I really have no idea what this could be so if no one knows I am going to have to take it in. :/

Anyone have any ideas for dealer versus regular mechanic? I feel like the dealer would know better but maybe regular (VW/Audi) mechanics are familiar enough with these systems?

-Taylor


----------



## [email protected] Parts (Nov 27, 2006)

I would check battery connections, grounds, and ignition switch.

The coils are on 15 so verify them and harness also.

The engine speed could be bad or Timing could be slightly out.


Best,


----------



## facegarden (Apr 17, 2011)

Well, this happened after I applied 12v to the homelink fuse when the ignition was off (Note I am not OP, I am kind of hijacking), so I feel like I just popped some electronics somewhere.

Battery contacts and ground are all fine. The car runs great and VAG-COM sees RPM just fine, it just isn't getting into the cluster. The cluster works fine too with the instrument test.

So I really feel like I just killed some electronics somewhere, but I have no idea where to look.
-Taylor


----------



## [email protected] Parts (Nov 27, 2006)

Well what about the immobilizer codes?

Also maybe you back fed and slightly damaged the ignition switch or there is water damage causing a back feed somewhere.

It is apparent in the module's the 15 condition.

I had a neat problem a couple of times where the phone or nav was soaked and the car wouldn't shut off after it was started on a humid day. 

Best,


----------



## facegarden (Apr 17, 2011)

Oh, the immobilizer codes may have been from when I removed the instrument cluster to see if it was damaged. I tried to start the car because I didn't know about the immobilizer at the time.

Is module 15 the ignition switch?

I can't imagine it is water damage as it happened immediately after I shorted something to 12v, and hasn't dried out or anything.

I guess I always imagine ignition switches being big heavy mechanical switches that wouldn't be damaged by a short. Is ours electronic?

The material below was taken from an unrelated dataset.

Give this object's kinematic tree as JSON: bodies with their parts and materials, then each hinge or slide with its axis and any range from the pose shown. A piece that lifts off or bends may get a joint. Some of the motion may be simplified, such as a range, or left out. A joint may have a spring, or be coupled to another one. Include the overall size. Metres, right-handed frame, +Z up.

Also, I think it has to do with the instrument cluster not seeing that the engine has started. If the ignition is in the "on" position but the car has not started, the interior lights turn on if the headlights are on. Once the car is running, the interior lights do not turn on even if the headlights are on. Its like the cluster is just ignoring everything until it knows the car is running. How does the cluster know the car is running? RPM signal?

How does the RPM signal get into the cluster? VAG-COM knows the RPM, but it doesn't seem to be getting into the cluster.


----------



## [email protected] Parts (Nov 27, 2006)

Boy you are dumb as dirt aren't you?

15 is a current track you dope in wiring diagrams and is a pole of the 30 B+ voltage being switched within the ignition switch.

15 as far as a module in VCDS via OBD would be a Hex address word for airbag.

You should read how to read wiring diagrams in the repair manual.

I know your a BooB NooB so I will give you a break. It is clearly time for you to pickup the repair manual.

A back feed in current track 15 would be like supplying voltage etc with the key off or partly or a who knows a slight to ground etc.

This is why the modules see a undefined switch condition or a possible bad switch that could be sporadic.


Best


----------



## facegarden (Apr 17, 2011)

Umm, if by dumb as dirt you mean not familiar with german cars... then sure. I'm great with cars but not used to systems this complex. My other cars have been 1991 or older and not german, so they were simple as **** compared to this.

This is the first time I've had to dive into this car's system. And I know how to read wiring diagrams, I just don't have any. I found the Bentley manuals online but they don't seem very good. I guess I will have to look again. If I need to buy one I will, I'm just trying to figure out what I need to do.

"15 is a current track you dope in wiring diagrams and is a pole of the 30 B+ voltage being switched within the ignition switch."

That seems like it would be helpful, but I really don't get what you're trying to say.


----------



## [email protected] Parts (Nov 27, 2006)

Well if you knew how to read wiring diagrams you would understand this.

The RB wiring diagrams are about the best in the industry.
VW wiring diagrams are engineering schematics, are superior to overlay type.

Read the segment how to read wire diagrams, because I can tell you, you don't know how to read them yet, very clear, or have a understanding based on your responses.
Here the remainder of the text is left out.